## OBJECTIVE:
Report how many lines below contain the word "bodies". Give only the number.

## INFORMATION SUPPLIED:
/---
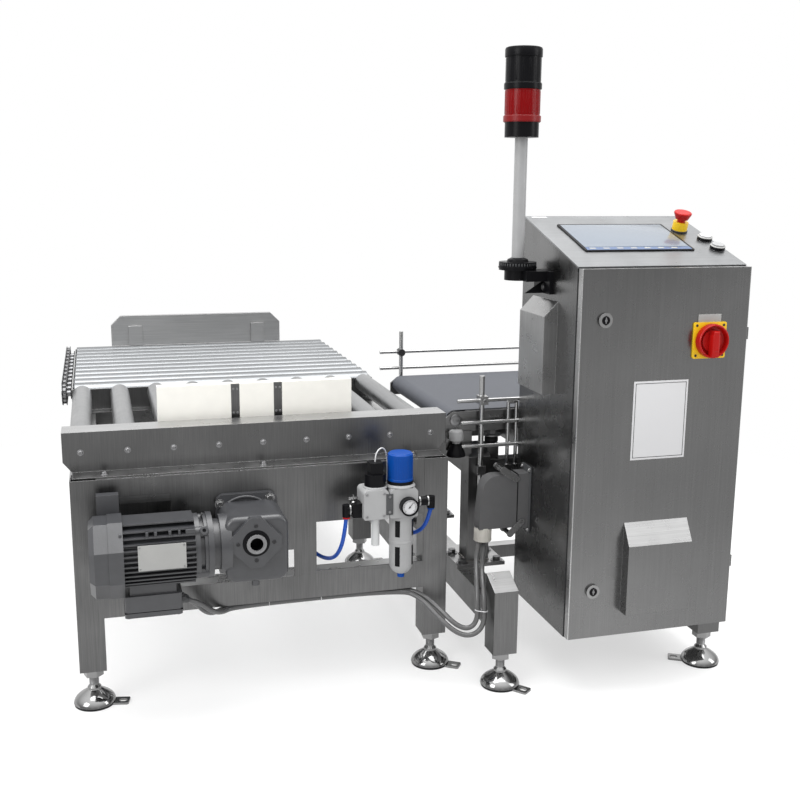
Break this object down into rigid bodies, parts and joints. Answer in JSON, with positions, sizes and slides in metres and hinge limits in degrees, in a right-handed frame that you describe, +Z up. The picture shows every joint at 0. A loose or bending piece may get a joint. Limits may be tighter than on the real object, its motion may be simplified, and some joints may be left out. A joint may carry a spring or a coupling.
{
  "type": "checkweigher",
  "caption": "Stainless checkweigher: roller transfer table with pusher, weigh conveyor and a control cabinet with touch screen and signal tower.",
  "frame": {"origin": "centre of the underside of the roller table's front left levelling foot", "axes": "+X along the front towards the cabinet, +Y away from the operator, +Z up"},
  "size_m": [1.3725, 1.5323, 1.254],
  "materials": {
    "stainless": "vertical brushed",
    "zinc_steel": "zinc plated, fine turned",
    "polished_steel": "polished",
    "grey_paint": "satin enamel on cast metal",
    "ivory_plastic": "machined",
    "grey_plastic": "moulded",
    "blue_plastic": "moulded",
    "dark_rubber": "smooth",
    "cable_jacket": "smooth",
    "cast_housing": "grey enamel",
    "black_plastic": "moulded",
    "red_plastic": "moulded",
    "green_plastic": "moulded"
  },
  "bodies": {
    "machine": {"table_frame": "stainless", "front_panel": "stainless", "roller_rails": "stainless", "chains_and_belts": "dark_rubber", "gear_case": "grey_paint", "motor_body": "grey_paint", "pusher_cylinder": "zinc_steel", "end_stop": "stainless", "regulator_body": "grey_plastic", "air_tube_left": "blue_plastic", "air_tube_right": "blue_plastic", "motor_cable_front": "cable_jacket", "motor_cable_back": "cable_jacket", "stand_frame": "stainless", "levelling_feet": "polished_steel", "conveyor_frame": "stainless", "conveyor_belt": "dark_rubber", "load_cell": "cast_housing", "side_guides": "stainless", "cabinet_body": "stainless", "console_panel": "stainless", "touch_screen": "black_plastic", "signal_tower": "black_plastic", "connector_housing": "cast_housing"},
    "drive_shaft": {"output_shaft": "zinc_steel"},
    "pusher": {"pusher_blocks": "ivory_plastic", "pusher_carriage": "zinc_steel"},
    "door": {"cabinet_door": "stainless", "mains_switch_plate": "black_plastic"},
    "main_roller_1": {"main_roller_1": "zinc_steel"},
    "main_roller_2": {"main_roller_2": "zinc_steel"},
    "main_roller_3": {"main_roller_3": "zinc_steel"},
    "main_roller_4": {"main_roller_4": "zinc_steel"},
    "main_roller_5": {"main_roller_5": "zinc_steel"},
    "main_roller_6": {"main_roller_6": "zinc_steel"},
    "main_roller_7": {"main_roller_7": "zinc_steel"},
    "main_roller_8": {"main_roller_8": "zinc_steel"},
    "main_roller_9": {"main_roller_9": "zinc_steel"},
    "bank_roller_1": {"bank_roller_1": "zinc_steel"},
    "bank_roller_2": {"bank_roller_2": "zinc_steel"},
    "bank_roller_3": {"bank_roller_3": "zinc_steel"},
    "bank_roller_4": {"bank_roller_4": "zinc_steel"},
    "bank_roller_5": {"bank_roller_5": "zinc_steel"},
    "bank_roller_6": {"bank_roller_6": "zinc_steel"},
    "bank_roller_7": {"bank_roller_7": "zinc_steel"},
    "bank_roller_8": {"bank_roller_8": "zinc_steel"},
    "bank_roller_9": {"bank_roller_9": "zinc_steel"},
    "bank_roller_10": {"bank_roller_10": "zinc_steel"},
    "bank_roller_11": {"bank_roller_11": "zinc_steel"},
    "tail_pulley": {"tail_pulley": "zinc_steel"},
    "drive_pulley": {"drive_pulley": "zinc_steel"},
    "regulator_knob": {"regulator_knob": "blue_plastic"},
    "door_lock_upper": {"door_lock_upper": "polished_steel"},
    "door_lock_lower": {"door_lock_lower": "polished_steel"},
    "mains_switch_knob": {"mains_switch_knob": "red_plastic"},
    "emergency_stop": {"emergency_stop": "red_plastic"},
    "start_button": {"start_button": "green_plastic"},
    "stop_button": {"stop_button": "red_plastic"},
    "connector_lever_upper": {"connector_lever_upper": "polished_steel"},
    "connector_lever_lower": {"connector_lever_lower": "polished_steel"}
  },
  "joints": [
    {"name": "shaft_turn", "type": "hinge", "parent": "machine", "child": "drive_shaft", "pos_m": [0.299, 0, 0.352], "axis": [0, 1, 0], "continuous": true},
    {"name": "main_roller_1_turn", "type": "hinge", "parent": "machine", "child": "main_roller_1", "pos_m": [-0.0035, 0.3, 0.496], "axis": [0, 1, 0], "continuous": true},
    {"name": "main_roller_2_turn", "type": "hinge", "parent": "machine", "child": "main_roller_2", "pos_m": [0.083, 0.3, 0.496], "axis": [0, 1, 0], "continuous": true},
    {"name": "main_roller_3_turn", "type": "hinge", "parent": "machine", "child": "main_roller_3", "pos_m": [0.1695, 0.3, 0.496], "axis": [0, 1, 0], "continuous": true},
    {"name": "main_roller_4_turn", "type": "hinge", "parent": "machine", "child": "main_roller_4", "pos_m": [0.256, 0.3, 0.496], "axis": [0, 1, 0], "continuous": true},
    {"name": "main_roller_5_turn", "type": "hinge", "parent": "machine", "child": "main_roller_5", "pos_m": [0.3425, 0.3, 0.496], "axis": [0, 1, 0], "continuous": true},
    {"name": "main_roller_6_turn", "type": "hinge", "parent": "machine", "child": "main_roller_6", "pos_m": [0.429, 0.3, 0.496], "axis": [0, 1, 0], "continuous": true},
    {"name": "main_roller_7_turn", "type": "hinge", "parent": "machine", "child": "main_roller_7", "pos_m": [0.5155, 0.3, 0.496], "axis": [0, 1, 0], "continuous": true},
    {"name": "main_roller_8_turn", "type": "hinge", "parent": "machine", "child": "main_roller_8", "pos_m": [0.602, 0.3, 0.496], "axis": [0, 1, 0], "continuous": true},
    {"name": "main_roller_9_turn", "type": "hinge", "parent": "machine", "child": "main_roller_9", "pos_m": [0.6885, 0.3, 0.496], "axis": [0, 1, 0], "continuous": true},
    {"name": "bank_roller_1_turn", "type": "hinge", "parent": "machine", "child": "bank_roller_1", "pos_m": [0.342, 0.643, 0.493], "axis": [1, 0, 0], "continuous": true},
    {"name": "bank_roller_2_turn", "type": "hinge", "parent": "machine", "child": "bank_roller_2", "pos_m": [0.342, 0.701, 0.493], "axis": [1, 0, 0], "continuous": true},
    {"name": "bank_roller_3_turn", "type": "hinge", "parent": "machine", "child": "bank_roller_3", "pos_m": [0.342, 0.759, 0.493], "axis": [1, 0, 0], "continuous": true},
    {"name": "bank_roller_4_turn", "type": "hinge", "parent": "machine", "child": "bank_roller_4", "pos_m": [0.342, 0.817, 0.493], "axis": [1, 0, 0], "continuous": true},
    {"name": "bank_roller_5_turn", "type": "hinge", "parent": "machine", "child": "bank_roller_5", "pos_m": [0.342, 0.875, 0.493], "axis": [1, 0, 0], "continuous": true},
    {"name": "bank_roller_6_turn", "type": "hinge", "parent": "machine", "child": "bank_roller_6", "pos_m": [0.342, 0.933, 0.493], "axis": [1, 0, 0], "continuous": true},
    {"name": "bank_roller_7_turn", "type": "hinge", "parent": "machine", "child": "bank_roller_7", "pos_m": [0.342, 0.991, 0.493], "axis": [1, 0, 0], "continuous": true},
    {"name": "bank_roller_8_turn", "type": "hinge", "parent": "machine", "child": "bank_roller_8", "pos_m": [0.342, 1.049, 0.493], "axis": [1, 0, 0], "continuous": true},
    {"name": "bank_roller_9_turn", "type": "hinge", "parent": "machine", "child": "bank_roller_9", "pos_m": [0.342, 1.107, 0.493], "axis": [1, 0, 0], "continuous": true},
    {"name": "bank_roller_10_turn", "type": "hinge", "parent": "machine", "child": "bank_roller_10", "pos_m": [0.342, 1.165, 0.493], "axis": [1, 0, 0], "continuous": true},
    {"name": "bank_roller_11_turn", "type": "hinge", "parent": "machine", "child": "bank_roller_11", "pos_m": [0.342, 1.223, 0.493], "axis": [1, 0, 0], "continuous": true},
    {"name": "tail_pulley_turn", "type": "hinge", "parent": "machine", "child": "tail_pulley", "pos_m": [0.7637, 0.305, 0.5043], "axis": [0, 1, 0], "continuous": true},
    {"name": "drive_pulley_turn", "type": "hinge", "parent": "machine", "child": "drive_pulley", "pos_m": [1.2953, 0.305, 0.5043], "axis": [0, 1, 0], "continuous": true},
    {"name": "pusher_stroke", "type": "slide", "parent": "machine", "child": "pusher", "axis": [0, 1, 0], "range_m": [0, 0.425]},
    {"name": "regulator_knob_turn", "type": "hinge", "parent": "machine", "child": "regulator_knob", "pos_m": [0.5915, -0.085, 0.46], "axis": [0, 0, 1], "range_deg": [-360, 360]},
    {"name": "door_swing", "type": "hinge", "parent": "machine", "child": "door", "pos_m": [1.2565, -0.203, 0.48], "axis": [0, 0, 1], "range_deg": [0, 115]},
    {"name": "door_lock_upper_turn", "type": "hinge", "parent": "door", "child": "door_lock_upper", "pos_m": [0.945, -0.222, 0.752], "axis": [0, 1, 0], "range_deg": [0, 90]},
    {"name": "door_lock_lower_turn", "type": "hinge", "parent": "door", "child": "door_lock_lower", "pos_m": [0.945, -0.222, 0.219], "axis": [0, 1, 0], "range_deg": [0, 90]},
    {"name": "mains_switch_knob_turn", "type": "hinge", "parent": "door", "child": "mains_switch_knob", "pos_m": [1.1665, -0.222, 0.708], "axis": [0, 1, 0], "range_deg": [0, 90]},
    {"name": "emergency_stop_press", "type": "slide", "parent": "machine", "child": "emergency_stop", "axis": [0, 0.3053, -0.9523], "range_m": [0, 0.006], "stiffness_N_per_m": 2500},
    {"name": "start_button_press", "type": "slide", "parent": "machine", "child": "start_button", "axis": [0, 0.3053, -0.9523], "range_m": [0, 0.004], "stiffness_N_per_m": 900},
    {"name": "stop_button_press", "type": "slide", "parent": "machine", "child": "stop_button", "axis": [0, 0.3053, -0.9523], "range_m": [0, 0.004], "stiffness_N_per_m": 900},
    {"name": "connector_lever_upper_swing", "type": "hinge", "parent": "machine", "child": "connector_lever_upper", "pos_m": [0.864, 0.0025, 0.396], "axis": [0, 1, 0], "range_deg": [0, 60]},
    {"name": "connector_lever_lower_swing", "type": "hinge", "parent": "machine", "child": "connector_lever_lower", "pos_m": [0.878, 0.0025, 0.302], "axis": [0, -1, 0], "range_deg": [0, 50]}
  ],
  "couplings": [
    {"joint": "main_roller_1_turn", "follows": "shaft_turn", "ratio": 0.9},
    {"joint": "main_roller_2_turn", "follows": "shaft_turn", "ratio": 0.9},
    {"joint": "main_roller_3_turn", "follows": "shaft_turn", "ratio": 0.9},
    {"joint": "main_roller_4_turn", "follows": "shaft_turn", "ratio": 0.9},
    {"joint": "main_roller_5_turn", "follows": "shaft_turn", "ratio": 0.9},
    {"joint": "main_roller_6_turn", "follows": "shaft_turn", "ratio": 0.9},
    {"joint": "main_roller_7_turn", "follows": "shaft_turn", "ratio": 0.9},
    {"joint": "main_roller_8_turn", "follows": "shaft_turn", "ratio": 0.9},
    {"joint": "main_roller_9_turn", "follows": "shaft_turn", "ratio": 0.9},
    {"joint": "bank_roller_2_turn", "follows": "bank_roller_1_turn", "ratio": 1},
    {"joint": "bank_roller_3_turn", "follows": "bank_roller_1_turn", "ratio": 1},
    {"joint": "bank_roller_4_turn", "follows": "bank_roller_1_turn", "ratio": 1},
    {"joint": "bank_roller_5_turn", "follows": "bank_roller_1_turn", "ratio": 1},
    {"joint": "bank_roller_6_turn", "follows": "bank_roller_1_turn", "ratio": 1},
    {"joint": "bank_roller_7_turn", "follows": "bank_roller_1_turn", "ratio": 1},
    {"joint": "bank_roller_8_turn", "follows": "bank_roller_1_turn", "ratio": 1},
    {"joint": "bank_roller_9_turn", "follows": "bank_roller_1_turn", "ratio": 1},
    {"joint": "bank_roller_10_turn", "follows": "bank_roller_1_turn", "ratio": 1},
    {"joint": "bank_roller_11_turn", "follows": "bank_roller_1_turn", "ratio": 1},
    {"joint": "tail_pulley_turn", "follows": "drive_pulley_turn", "ratio": 1}
  ]
}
\---
## FULL OUTPUT:
2